Importing 600 XML files using JMP.
Thankfully, JMP has some great tools to make this quick and easy. I have written a separate post about how I did this.
Getting the Right Data
The data also includes activities from when I have travelled to the US and around Europe for work and for holidays. I needed to exclude these activities. First, I plotted the average latitude and longitude of each activity. Then it was easy to select the UK and Ireland activities, and exclude and hide the rest:
Using dynamic, interactive visuals to prepare data.
Using this method it was also easy to find, hide and exclude activities that I did from home and while on holidays in the UK. Being able to use the interactivity of the plot during data preparation saved a lot of time.
What Did I Find Out?
Once I was happy that I had excluded data from home and non-work trips, I plotted a density map of all activities. There is definite evidence of the golden triangle:
Plot of all my exercise activities when travelling for work in the UK and Ireland. Density plot overlaid.
There are also apparent hotpots in the North West (surrounding Liverpool and Manchester) and the North East (Newcastle and Teesside) of England, which are both areas with a long history of chemical manufacturing. Of course, there are lots of reasons not to trust this as a definitive map of R&D activity in the UK and Ireland (see “A Few Caveats”, below). So I looked at a more reliable source of data ("Business enterprise research and development, UK: 2018", Office for National Statistics):
2018 R&D spend by UK region (data from Office for National Statistics)
There is agreement that East of England (including Cambridge) and South East (including Oxford) are where the majority of R&D money is spent: 41% of all UK R&D investment is in these regions. However, R&D spend in the North East is apparently very small (1.8%) -- any ideas why? I will have to see if I can find some equivalent data for the Republic of Ireland.
I have also visualised the data from the Office for National Statistics using a bubble plot map:
This interactive visual is published in JMP Public. Press play and interact with controls to change speed and bubble size.

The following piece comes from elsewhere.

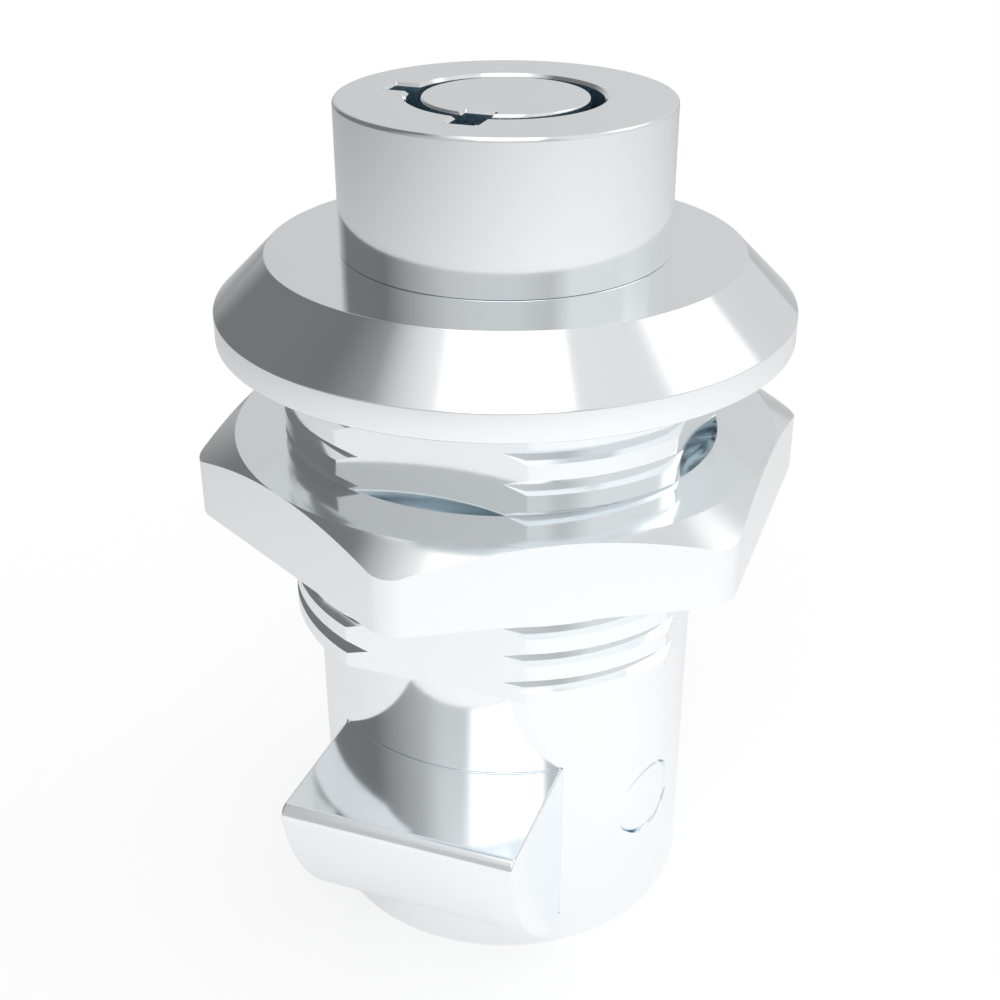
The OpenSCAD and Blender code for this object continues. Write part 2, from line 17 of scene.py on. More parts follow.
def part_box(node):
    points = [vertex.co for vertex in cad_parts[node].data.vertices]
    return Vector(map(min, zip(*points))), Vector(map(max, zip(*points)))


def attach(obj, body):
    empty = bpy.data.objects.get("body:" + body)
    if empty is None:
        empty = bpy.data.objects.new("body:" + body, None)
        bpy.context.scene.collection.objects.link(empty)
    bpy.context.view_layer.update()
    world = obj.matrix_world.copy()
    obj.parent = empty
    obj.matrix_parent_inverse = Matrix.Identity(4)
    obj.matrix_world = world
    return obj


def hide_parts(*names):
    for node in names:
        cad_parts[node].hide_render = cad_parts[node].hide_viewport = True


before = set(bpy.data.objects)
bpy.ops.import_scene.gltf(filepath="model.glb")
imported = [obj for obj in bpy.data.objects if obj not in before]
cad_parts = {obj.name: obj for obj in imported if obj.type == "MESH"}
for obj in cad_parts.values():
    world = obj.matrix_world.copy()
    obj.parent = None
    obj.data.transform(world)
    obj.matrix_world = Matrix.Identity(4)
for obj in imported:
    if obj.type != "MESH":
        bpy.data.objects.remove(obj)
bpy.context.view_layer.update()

bl_info = {
    "name": "Push-to-close latch",
    "version": (1, 0, 0),
    "blender": (4, 5, 0),
    "location": "View3D > Sidebar > Latch",
    "description": "Gives the packed latch its finishes, threads and soft edges, and sets up the studio",
    "category": "Object",
}

# One millimetre in the scene's unit, which is the metre
MM = 0.001

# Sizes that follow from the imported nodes
BARREL_LOW, BARREL_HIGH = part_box("housing")
NUT_LOW, NUT_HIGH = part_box("mounting_nut")
BOLT_LOW, BOLT_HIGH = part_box("latch_bolt")
GUIDE_LOW, GUIDE_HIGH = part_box("bolt_guide")
PIN_LOW, PIN_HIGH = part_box("guide_pins")
KNOB_LOW, KNOB_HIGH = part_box("knob")
FLOOR_Z = GUIDE_LOW.z
BARREL_R = GUIDE_HIGH.x
PIN_R = (PIN_HIGH.z - PIN_LOW.z) / 2
PIN_Y = (PIN_LOW.y + PIN_HIGH.y) / 2
PIN_Z = (PIN_LOW.z + PIN_HIGH.z) / 2

# Points closer than this are one point
SAME = 0.001 * MM
# A faceted circle's points may lie this far from its radius
FACET_SLACK = 0.02 * MM
# Edges that bend by less than this, in radians, belong to a round surface
MIN_BEND = 0.5
# Steps of a full turn, for the large turned surfaces, the threaded sleeve, the knob's core and the side pins
TURNED_STEPS, SLEEVE_STEPS, CORE_STEPS, PIN_STEPS = 240, 180, 192, 96
# The photograph's grooves fall towards the right, as a left-hand helix does
HAND = -1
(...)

I am not sure that this visual adds a lot to our insight. I've seen a lot of this kind of plot recently. I thought it would be nice to make one that is showing the increase in something positive.
Lots of people are currently working extremely hard to use any available data to answer some very important questions. By contrast, this was a very trivial analytics example. However, it shows how you can get to answers faster with agile methods for data access, preparation, visual exploration and analysis.
A Few Caveats
I don't cover all customers and locations in the UK and Ireland. I have lots of colleagues who also were travelling to other locations during this time.
I’m not very consistent in logging my activities. Sometimes I forget to take my phone on my run. Sometimes I forget to use the app.
Some of these activities were around visits to our offices for internal meetings. I would expect that London and Marlow in Buckinghamshire (where we have our main UK offices) are over-represented because of this.
Some of these activities are around visits to conferences and other events.
For most of this time, I was living in Scotland, near Edinburgh. Areas that are easily reached within a couple of hours from there would not warrant an overnight stay so they are under-represented in this analysis. This includes some places with significant R&D like Edinburgh, Glasgow, Newcastle and Dundee.